寄稿 「仮字正法眼蔵」


 ―「仮字(けじ)正法眼蔵」を読んで (その四)―
 (七)「五家ことなれども、ただ一佛心印なり」
 ご存じのように禅宗と呼ばれているものに、曹洞宗、臨済宗、雲門宗、法眼宗、?仰宗という五つの宗派がありますが、もとはといえば釈尊が霊鷲山(りょうじゅせん)で、一本の蓮華を大衆の前に示されたことにはじまります。その時何のために蓮華を示されたのか誰一人として分からず、ただポカンとしていたのですが、迦葉尊者だけが釈尊の肚の中をよみとって、ニッコリと微笑したのです。この因縁によって迦葉尊者に世尊の法を授けられ、それから歴代の祖師方が一器の水を一器に移し替えるようにして、今こうして私たちに正しい法を伝えようとしているのですから「五家ことなれども、ただ一佛心印なり」とありますように、いくら宗派がわかれていようとも、またどんな説き方をしていようとも、ただ「佛心印」(佛心の確かなことを印形にたとえた語)一つを正しく伝えているのである…と、道元禅師は申されているのです。

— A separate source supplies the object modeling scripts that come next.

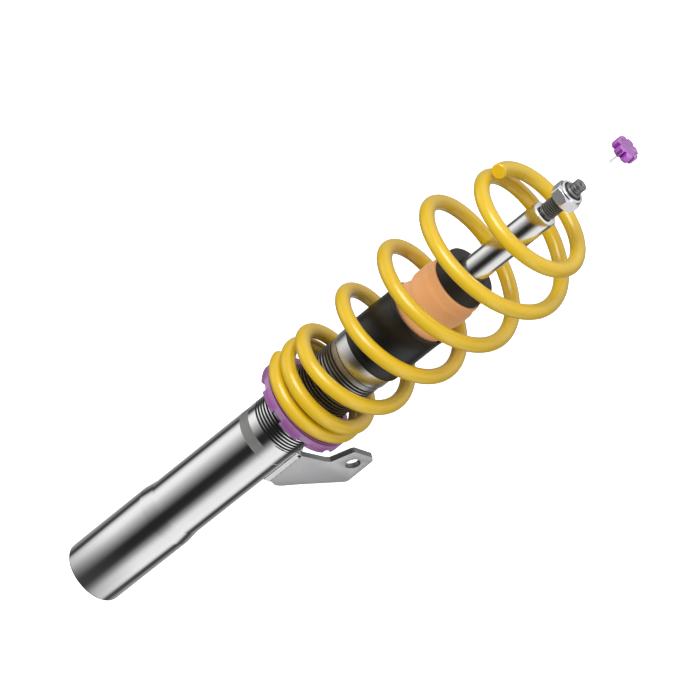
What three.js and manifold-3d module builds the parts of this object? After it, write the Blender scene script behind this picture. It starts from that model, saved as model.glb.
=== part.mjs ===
// Strut-type coilover, millimetres, +Z up along the strut.
// The origin is the centre of the strut's closed foot. The link bracket stands out on the +X side.
import * as THREE from 'three';
import { mergeVertices } from 'three/addons/utils/BufferGeometryUtils.js';
import Module from 'manifold-3d';

const wasm = await Module();
wasm.setup();

// ---- driving dimensions ----
const GAP = 0.3;
const ROUND = 36;
const SMALL_ROUND = 24;

// strut housing
const FOOT_R = 27.5;
const TUBE_R = 25.8;
const FOOT_BORE_R = 24.7;
const TUBE_BORE_R = 23.2;
const TAPER_LOW_Z = 88.6;
const TAPER_HIGH_Z = 102.4;
const TUBE_TOP_Z = 319.8;
const BASE_CAP_H = 5;

// damper internals
const CYLINDER_R = 17;
const CYLINDER_BORE_R = 15.2;
const CYLINDER_LOW_Z = 14;
const CYLINDER_TOP_Z = 288;
const VALVE_BOLT_R = 3;
const GUIDE_TOP_Z = 304;
const SEAL_TOP_Z = 309.2;
const GLAND_R = 26.7;
const GLAND_TOP_Z = 336;

// rod and adjuster
const ROD_R = 11;
const ROD_BORE_R = 3.5;
const ROD_SHOULDER_Z = 526.4;
const STUD_R = 7;
const STUD_TOP_Z = 557.8;
const PISTON_STUD_R = 6;
const PISTON_STUD_LOW_Z = 214;
const PISTON_STUD_TOP_Z = 252;
const PISTON_LOW_Z = 232;
const PISTON_TOP_Z = 250;
const PISTON_NUT_FLAT = 8.5;
const NUT_FLAT = 11;
const NUT_LOW_Z = 543.4;
const NUT_TOP_Z = 555.6;
const NUT_TURN_DEG = 13.6;
const STUB_R = 5.1;
const STUB_TOP_Z = 565.1;
const SOCKET_DEPTH = 13;
const SOCKET_FLAT = 1.3;
const NEEDLE_R = 2.6;

// adjuster knob and its key
const KNOB_LOW_Z = 607.3;
const KNOB_TOP_Z = 615;
const KNOB_R = 9.4;
const KNOB_LOBES = 7;
const KNOB_LOBE_DEPTH = 1.2;
const KEY_FLAT = 1;
const KEY_LOW_Z = 594.8;

// spring perch
const PERCH_BORE_R = 26.3;
const PERCH_R = 42.3;
const PERCH_LOW_Z = 250.6;
const PERCH_TOP_Z = 259.8;
const SPIGOT_R = 31;
const SPIGOT_TOP_Z = 266;
const NOTCHES = 9;
const NOTCH_WIDTH = 10;
const NOTCH_FLOOR_R = 35;
const NOTCH_TOP_Z = 255;
const NOTCH_START_DEG = -99;
const SLIP_RING_R = 40.5;
const SLIP_RING_BORE_R = 31.6;
const SLIP_RING_H = 0.7;

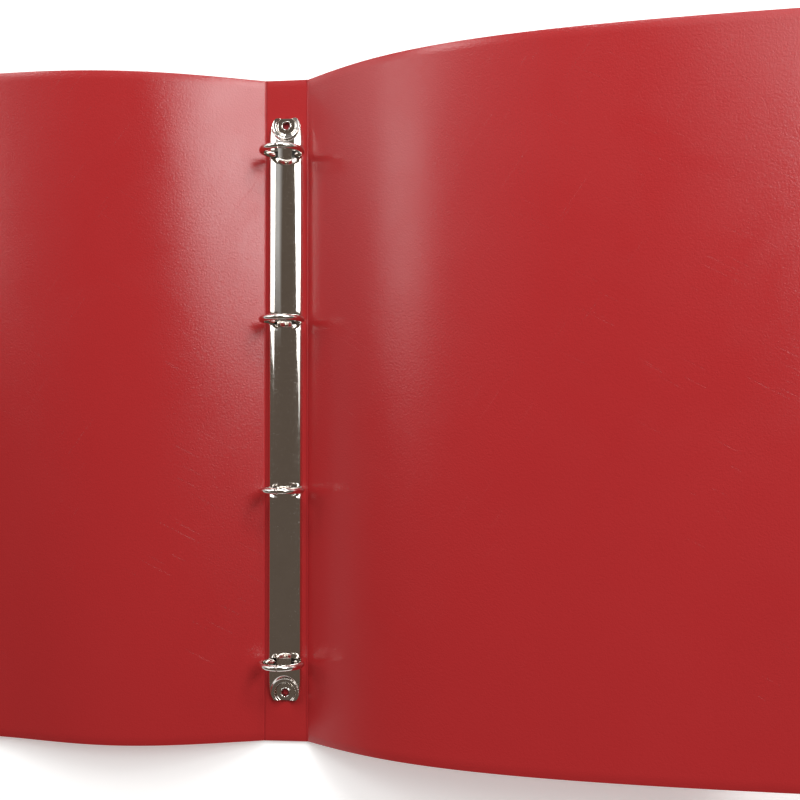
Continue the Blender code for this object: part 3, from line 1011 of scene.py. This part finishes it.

 (八)「祖師西来ののち、直に葛藤の根源を切り、純一の佛ひろまれり。わが国もまた然あらんことを希うべし」
 道元禅師が、波多野義重の招きを受けて越前に大仏寺を開堂(1244年)され、のちに「永平寺」と改められていますが、これには次のような故事があります。古代中国の漢の時代に、当時の皇帝が佛法を求めるために印度に使者を送りました。ときに明帝の永平十年(67年)、迦葉摩騰(かしようまとう)と、竺法蘭(じくほうらん)の学者二人が、その求めに応じて中国にやってきました。そして印度の佛典(四十二章経)を中国語に訳したのですが、それが印度から中国に渡った始まりだと言われています。このように中国に初めて佛法が伝えられた年が永平十年であるところから、大仏寺を永平寺と改名されたのではないでしょうか。そして道元禅師は、自分が中国の如浄禅師の道場で学んだ「只管打坐」こそ、釈尊正伝の佛法であるという自負によって、日本の佛法の始まりは「永平寺」からであると信じて疑わなかったように、この文の上から窺えます。このように、永平十年に初めて佛教が中国から日本に入って以来、いろいろな説き方をした佛教書が出版されて、どの教えが正しい教えなのか紛らわしいものがあった。ところが「祖師西来の後、直に葛藤の根源を切り、純一の佛法広まれり」とありますように、達磨大師が印度から中国に来られてから、藤のつたが巻き付いたように分かりにくいところがあったものを、根源から断ち切ってすっきりとした坐禅という「純一の佛法」が中国に広まったのです。そこで道元禅師は「わが国もまた然あらんことを希うべし」(わが日本の国もかくありたいものである)と、道元禅師みずからが日本の国の達磨となって、釈尊正伝の佛法を広めたいと、念願されていたように思えるのです。道元禅師の言う正伝の佛法とは申すまでもなく「只管打坐」のことですが、中国の如浄禅師のもとで修行した体験から、次のように申されるのです。
 (九)「参見知識の初めより、さらに焼香、礼拝、念佛、修懺(しゅさん)、看経を用いず。ただし打坐して心身脱落することをえよ」
 すなわち禅を志す者が、初めて禅の指導者(善知識)にお目にかかったら、いきなり佛像を礼拝したり、焼香したり、念佛は勿論のこと、懺悔やお経を読ますようなことは一切しない。ただただ「坐禅」するのみである…。そのうちに必ずや「身心脱落」の時節がある、これがいわゆる「只管打坐」の主張するところであると…。「身心脱落」とは、身も心も一切の束縛から離脱して自由自在な真実の自分に帰ることです。したがって、道元禅師の主張される「只管打坐」は、「身心脱落」することを目的としての坐禅ではなく、坐禅しているそのまんまが「身心脱落」の姿であるということになります。しかし、ここで気を付けなくてはならないことはこの肉身の欲するまま、また心もこれに捉われているまま、言い換えれば煩悩妄想の出放しの、いわゆる凡夫のままの坐禅そのまんまが、「身心脱落」した佛の坐禅であるということではないということです。繰り返すようですが、道元禅師の言われる坐禅は、あくまでも「本来佛」としての「佛の坐禅」であり、断じて「凡夫の坐禅」ではない!ということを、実地に座布団の上にドン坐って、各人の責任において自覚して頂く以外に方法はありません。